## PROBLEM REQUIREMENTS
Each line should be copied exactly.

•••••

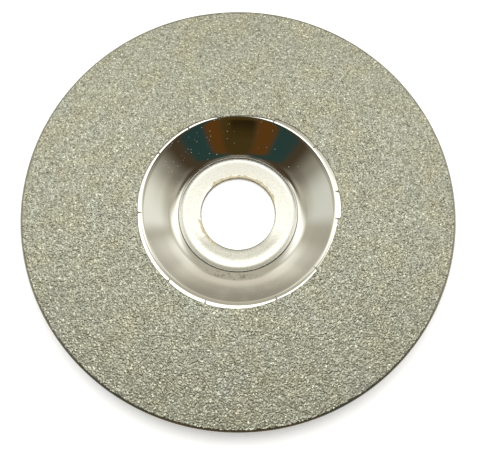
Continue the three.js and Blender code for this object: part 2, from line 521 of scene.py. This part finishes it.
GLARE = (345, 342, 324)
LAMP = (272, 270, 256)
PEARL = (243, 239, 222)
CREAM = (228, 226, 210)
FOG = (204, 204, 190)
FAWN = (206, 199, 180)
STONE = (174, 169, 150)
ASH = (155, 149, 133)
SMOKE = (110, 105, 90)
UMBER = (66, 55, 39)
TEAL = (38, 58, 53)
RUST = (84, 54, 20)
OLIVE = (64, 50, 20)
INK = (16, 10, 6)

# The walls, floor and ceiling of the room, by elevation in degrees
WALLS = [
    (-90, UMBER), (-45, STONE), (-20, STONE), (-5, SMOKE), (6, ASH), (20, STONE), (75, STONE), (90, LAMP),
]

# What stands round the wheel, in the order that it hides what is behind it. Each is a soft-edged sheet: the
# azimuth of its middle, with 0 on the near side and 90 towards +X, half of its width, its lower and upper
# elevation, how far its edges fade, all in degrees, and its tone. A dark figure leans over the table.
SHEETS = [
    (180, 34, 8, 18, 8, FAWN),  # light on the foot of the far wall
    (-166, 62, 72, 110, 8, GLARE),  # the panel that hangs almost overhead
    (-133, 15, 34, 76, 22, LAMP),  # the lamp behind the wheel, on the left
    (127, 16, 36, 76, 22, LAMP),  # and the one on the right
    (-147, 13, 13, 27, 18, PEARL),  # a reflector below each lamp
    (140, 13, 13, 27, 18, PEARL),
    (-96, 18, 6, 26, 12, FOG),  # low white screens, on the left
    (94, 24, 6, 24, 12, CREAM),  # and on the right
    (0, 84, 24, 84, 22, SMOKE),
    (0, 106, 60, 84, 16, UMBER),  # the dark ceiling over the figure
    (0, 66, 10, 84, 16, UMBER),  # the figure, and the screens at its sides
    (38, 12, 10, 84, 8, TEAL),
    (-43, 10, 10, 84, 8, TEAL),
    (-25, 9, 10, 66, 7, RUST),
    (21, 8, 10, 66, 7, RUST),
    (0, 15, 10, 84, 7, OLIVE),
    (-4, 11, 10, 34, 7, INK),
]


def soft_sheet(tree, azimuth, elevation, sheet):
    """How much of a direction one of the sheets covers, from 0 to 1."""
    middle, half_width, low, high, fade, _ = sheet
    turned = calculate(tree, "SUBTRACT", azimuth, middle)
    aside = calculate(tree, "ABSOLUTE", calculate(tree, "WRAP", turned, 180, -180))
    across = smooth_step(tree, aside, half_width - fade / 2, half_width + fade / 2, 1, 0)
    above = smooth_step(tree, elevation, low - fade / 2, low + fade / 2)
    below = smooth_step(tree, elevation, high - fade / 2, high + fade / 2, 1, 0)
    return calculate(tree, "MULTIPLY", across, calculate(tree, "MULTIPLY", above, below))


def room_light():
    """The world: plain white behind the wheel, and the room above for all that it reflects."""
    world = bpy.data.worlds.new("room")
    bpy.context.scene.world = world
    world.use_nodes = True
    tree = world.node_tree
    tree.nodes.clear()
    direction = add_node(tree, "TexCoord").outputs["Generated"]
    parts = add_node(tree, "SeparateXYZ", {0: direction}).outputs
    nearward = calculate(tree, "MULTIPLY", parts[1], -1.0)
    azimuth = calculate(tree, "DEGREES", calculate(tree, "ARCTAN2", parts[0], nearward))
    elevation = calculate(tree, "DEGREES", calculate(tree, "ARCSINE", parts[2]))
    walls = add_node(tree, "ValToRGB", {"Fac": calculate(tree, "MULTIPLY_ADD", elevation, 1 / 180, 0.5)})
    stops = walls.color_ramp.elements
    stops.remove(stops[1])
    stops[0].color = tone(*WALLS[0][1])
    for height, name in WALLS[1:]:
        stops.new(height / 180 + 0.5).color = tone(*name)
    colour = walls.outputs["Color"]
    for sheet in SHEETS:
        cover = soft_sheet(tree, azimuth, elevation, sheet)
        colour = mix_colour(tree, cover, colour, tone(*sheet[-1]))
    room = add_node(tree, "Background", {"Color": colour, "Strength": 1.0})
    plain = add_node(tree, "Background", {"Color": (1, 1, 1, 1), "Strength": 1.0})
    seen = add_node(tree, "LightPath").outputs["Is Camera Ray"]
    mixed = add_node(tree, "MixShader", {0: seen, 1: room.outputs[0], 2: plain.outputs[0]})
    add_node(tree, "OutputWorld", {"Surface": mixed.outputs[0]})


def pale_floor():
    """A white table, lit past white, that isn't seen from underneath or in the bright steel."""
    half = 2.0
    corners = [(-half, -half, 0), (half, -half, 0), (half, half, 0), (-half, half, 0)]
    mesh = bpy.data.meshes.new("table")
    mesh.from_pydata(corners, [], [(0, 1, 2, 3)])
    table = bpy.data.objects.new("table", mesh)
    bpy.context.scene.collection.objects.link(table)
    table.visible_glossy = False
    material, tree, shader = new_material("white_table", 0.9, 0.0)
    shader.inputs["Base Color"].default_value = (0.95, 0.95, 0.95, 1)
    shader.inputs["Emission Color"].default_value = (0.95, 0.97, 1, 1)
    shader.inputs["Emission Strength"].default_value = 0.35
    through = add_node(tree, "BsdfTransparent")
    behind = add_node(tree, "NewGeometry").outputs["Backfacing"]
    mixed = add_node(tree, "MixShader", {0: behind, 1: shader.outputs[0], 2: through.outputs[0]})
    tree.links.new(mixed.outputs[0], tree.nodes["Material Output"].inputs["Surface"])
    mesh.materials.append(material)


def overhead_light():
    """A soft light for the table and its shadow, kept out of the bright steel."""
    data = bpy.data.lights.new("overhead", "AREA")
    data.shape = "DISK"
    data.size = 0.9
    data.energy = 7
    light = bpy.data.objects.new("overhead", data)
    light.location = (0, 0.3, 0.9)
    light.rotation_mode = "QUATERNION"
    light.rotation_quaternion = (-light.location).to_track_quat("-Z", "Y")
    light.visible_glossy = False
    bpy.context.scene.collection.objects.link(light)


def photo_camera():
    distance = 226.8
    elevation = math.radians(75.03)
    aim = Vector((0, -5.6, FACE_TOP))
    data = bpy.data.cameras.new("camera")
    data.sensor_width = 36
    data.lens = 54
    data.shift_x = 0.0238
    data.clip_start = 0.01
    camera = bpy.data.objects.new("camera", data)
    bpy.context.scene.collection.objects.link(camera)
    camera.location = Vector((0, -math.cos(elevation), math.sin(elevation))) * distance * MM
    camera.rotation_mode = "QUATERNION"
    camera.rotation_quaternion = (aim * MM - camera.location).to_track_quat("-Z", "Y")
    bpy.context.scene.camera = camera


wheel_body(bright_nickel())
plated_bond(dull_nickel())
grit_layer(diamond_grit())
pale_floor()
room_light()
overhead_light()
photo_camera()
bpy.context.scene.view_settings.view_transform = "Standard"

•••••

## FINISHED EXERCISE
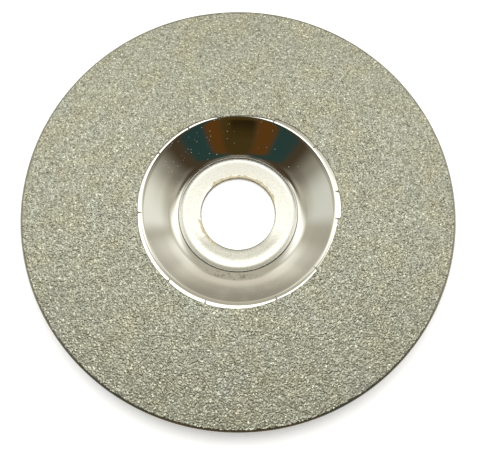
Continue the three.js and Blender code for this object: part 2, from line 521 of scene.py. This part finishes it.
GLARE = (345, 342, 324)
LAMP = (272, 270, 256)
PEARL = (243, 239, 222)
CREAM = (228, 226, 210)
FOG = (204, 204, 190)
FAWN = (206, 199, 180)
STONE = (174, 169, 150)
ASH = (155, 149, 133)
SMOKE = (110, 105, 90)
UMBER = (66, 55, 39)
TEAL = (38, 58, 53)
RUST = (84, 54, 20)
OLIVE = (64, 50, 20)
INK = (16, 10, 6)

# The walls, floor and ceiling of the room, by elevation in degrees
WALLS = [
    (-90, UMBER), (-45, STONE), (-20, STONE), (-5, SMOKE), (6, ASH), (20, STONE), (75, STONE), (90, LAMP),
]

# What stands round the wheel, in the order that it hides what is behind it. Each is a soft-edged sheet: the
# azimuth of its middle, with 0 on the near side and 90 towards +X, half of its width, its lower and upper
# elevation, how far its edges fade, all in degrees, and its tone. A dark figure leans over the table.
SHEETS = [
    (180, 34, 8, 18, 8, FAWN),  # light on the foot of the far wall
    (-166, 62, 72, 110, 8, GLARE),  # the panel that hangs almost overhead
    (-133, 15, 34, 76, 22, LAMP),  # the lamp behind the wheel, on the left
    (127, 16, 36, 76, 22, LAMP),  # and the one on the right
    (-147, 13, 13, 27, 18, PEARL),  # a reflector below each lamp
    (140, 13, 13, 27, 18, PEARL),
    (-96, 18, 6, 26, 12, FOG),  # low white screens, on the left
    (94, 24, 6, 24, 12, CREAM),  # and on the right
    (0, 84, 24, 84, 22, SMOKE),
    (0, 106, 60, 84, 16, UMBER),  # the dark ceiling over the figure
    (0, 66, 10, 84, 16, UMBER),  # the figure, and the screens at its sides
    (38, 12, 10, 84, 8, TEAL),
    (-43, 10, 10, 84, 8, TEAL),
    (-25, 9, 10, 66, 7, RUST),
    (21, 8, 10, 66, 7, RUST),
    (0, 15, 10, 84, 7, OLIVE),
    (-4, 11, 10, 34, 7, INK),
]


def soft_sheet(tree, azimuth, elevation, sheet):
    """How much of a direction one of the sheets covers, from 0 to 1."""
    middle, half_width, low, high, fade, _ = sheet
    turned = calculate(tree, "SUBTRACT", azimuth, middle)
    aside = calculate(tree, "ABSOLUTE", calculate(tree, "WRAP", turned, 180, -180))
    across = smooth_step(tree, aside, half_width - fade / 2, half_width + fade / 2, 1, 0)
    above = smooth_step(tree, elevation, low - fade / 2, low + fade / 2)
    below = smooth_step(tree, elevation, high - fade / 2, high + fade / 2, 1, 0)
    return calculate(tree, "MULTIPLY", across, calculate(tree, "MULTIPLY", above, below))


def room_light():
    """The world: plain white behind the wheel, and the room above for all that it reflects."""
    world = bpy.data.worlds.new("room")
    bpy.context.scene.world = world
    world.use_nodes = True
    tree = world.node_tree
    tree.nodes.clear()
    direction = add_node(tree, "TexCoord").outputs["Generated"]
    parts = add_node(tree, "SeparateXYZ", {0: direction}).outputs
    nearward = calculate(tree, "MULTIPLY", parts[1], -1.0)
    azimuth = calculate(tree, "DEGREES", calculate(tree, "ARCTAN2", parts[0], nearward))
    elevation = calculate(tree, "DEGREES", calculate(tree, "ARCSINE", parts[2]))
    walls = add_node(tree, "ValToRGB", {"Fac": calculate(tree, "MULTIPLY_ADD", elevation, 1 / 180, 0.5)})
    stops = walls.color_ramp.elements
    stops.remove(stops[1])
    stops[0].color = tone(*WALLS[0][1])
    for height, name in WALLS[1:]:
        stops.new(height / 180 + 0.5).color = tone(*name)
    colour = walls.outputs["Color"]
    for sheet in SHEETS:
        cover = soft_sheet(tree, azimuth, elevation, sheet)
        colour = mix_colour(tree, cover, colour, tone(*sheet[-1]))
    room = add_node(tree, "Background", {"Color": colour, "Strength": 1.0})
    plain = add_node(tree, "Background", {"Color": (1, 1, 1, 1), "Strength": 1.0})
    seen = add_node(tree, "LightPath").outputs["Is Camera Ray"]
    mixed = add_node(tree, "MixShader", {0: seen, 1: room.outputs[0], 2: plain.outputs[0]})
    add_node(tree, "OutputWorld", {"Surface": mixed.outputs[0]})


def pale_floor():
    """A white table, lit past white, that isn't seen from underneath or in the bright steel."""
    half = 2.0
    corners = [(-half, -half, 0), (half, -half, 0), (half, half, 0), (-half, half, 0)]
    mesh = bpy.data.meshes.new("table")
    mesh.from_pydata(corners, [], [(0, 1, 2, 3)])
    table = bpy.data.objects.new("table", mesh)
    bpy.context.scene.collection.objects.link(table)
    table.visible_glossy = False
    material, tree, shader = new_material("white_table", 0.9, 0.0)
    shader.inputs["Base Color"].default_value = (0.95, 0.95, 0.95, 1)
    shader.inputs["Emission Color"].default_value = (0.95, 0.97, 1, 1)
    shader.inputs["Emission Strength"].default_value = 0.35
    through = add_node(tree, "BsdfTransparent")
    behind = add_node(tree, "NewGeometry").outputs["Backfacing"]
    mixed = add_node(tree, "MixShader", {0: behind, 1: shader.outputs[0], 2: through.outputs[0]})
    tree.links.new(mixed.outputs[0], tree.nodes["Material Output"].inputs["Surface"])
    mesh.materials.append(material)


def overhead_light():
    """A soft light for the table and its shadow, kept out of the bright steel."""
    data = bpy.data.lights.new("overhead", "AREA")
    data.shape = "DISK"
    data.size = 0.9
    data.energy = 7
    light = bpy.data.objects.new("overhead", data)
    light.location = (0, 0.3, 0.9)
    light.rotation_mode = "QUATERNION"
    light.rotation_quaternion = (-light.location).to_track_quat("-Z", "Y")
    light.visible_glossy = False
    bpy.context.scene.collection.objects.link(light)


def photo_camera():
    distance = 226.8
    elevation = math.radians(75.03)
    aim = Vector((0, -5.6, FACE_TOP))
    data = bpy.data.cameras.new("camera")
    data.sensor_width = 36
    data.lens = 54
    data.shift_x = 0.0238
    data.clip_start = 0.01
    camera = bpy.data.objects.new("camera", data)
    bpy.context.scene.collection.objects.link(camera)
    camera.location = Vector((0, -math.cos(elevation), math.sin(elevation))) * distance * MM
    camera.rotation_mode = "QUATERNION"
    camera.rotation_quaternion = (aim * MM - camera.location).to_track_quat("-Z", "Y")
    bpy.context.scene.camera = camera


wheel_body(bright_nickel())
plated_bond(dull_nickel())
grit_layer(diamond_grit())
pale_floor()
room_light()
overhead_light()
photo_camera()
bpy.context.scene.view_settings.view_transform = "Standard"